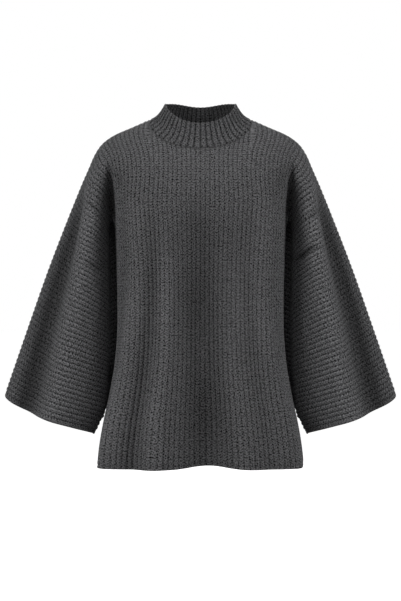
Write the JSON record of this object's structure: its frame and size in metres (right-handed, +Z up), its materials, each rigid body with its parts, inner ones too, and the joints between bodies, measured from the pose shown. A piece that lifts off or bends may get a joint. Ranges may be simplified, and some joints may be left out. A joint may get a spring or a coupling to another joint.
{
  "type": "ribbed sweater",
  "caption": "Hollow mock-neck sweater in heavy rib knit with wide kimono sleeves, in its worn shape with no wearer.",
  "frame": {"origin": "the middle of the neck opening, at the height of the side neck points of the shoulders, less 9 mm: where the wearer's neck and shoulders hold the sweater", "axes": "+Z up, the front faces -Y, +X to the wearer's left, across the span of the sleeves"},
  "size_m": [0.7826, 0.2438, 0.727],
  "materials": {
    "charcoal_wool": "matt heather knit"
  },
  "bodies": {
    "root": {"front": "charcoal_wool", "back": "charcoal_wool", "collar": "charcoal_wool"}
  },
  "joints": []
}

=== SHORT PROBLEM ===
Please repeat the material above, word for word and in full.

=== RESULT ===
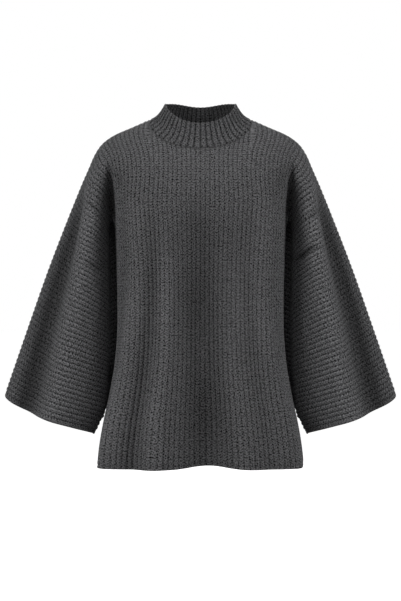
Write the JSON record of this object's structure: its frame and size in metres (right-handed, +Z up), its materials, each rigid body with its parts, inner ones too, and the joints between bodies, measured from the pose shown. A piece that lifts off or bends may get a joint. Ranges may be simplified, and some joints may be left out. A joint may get a spring or a coupling to another joint.
{
  "type": "ribbed sweater",
  "caption": "Hollow mock-neck sweater in heavy rib knit with wide kimono sleeves, in its worn shape with no wearer.",
  "frame": {"origin": "the middle of the neck opening, at the height of the side neck points of the shoulders, less 9 mm: where the wearer's neck and shoulders hold the sweater", "axes": "+Z up, the front faces -Y, +X to the wearer's left, across the span of the sleeves"},
  "size_m": [0.7826, 0.2438, 0.727],
  "materials": {
    "charcoal_wool": "matt heather knit"
  },
  "bodies": {
    "root": {"front": "charcoal_wool", "back": "charcoal_wool", "collar": "charcoal_wool"}
  },
  "joints": []
}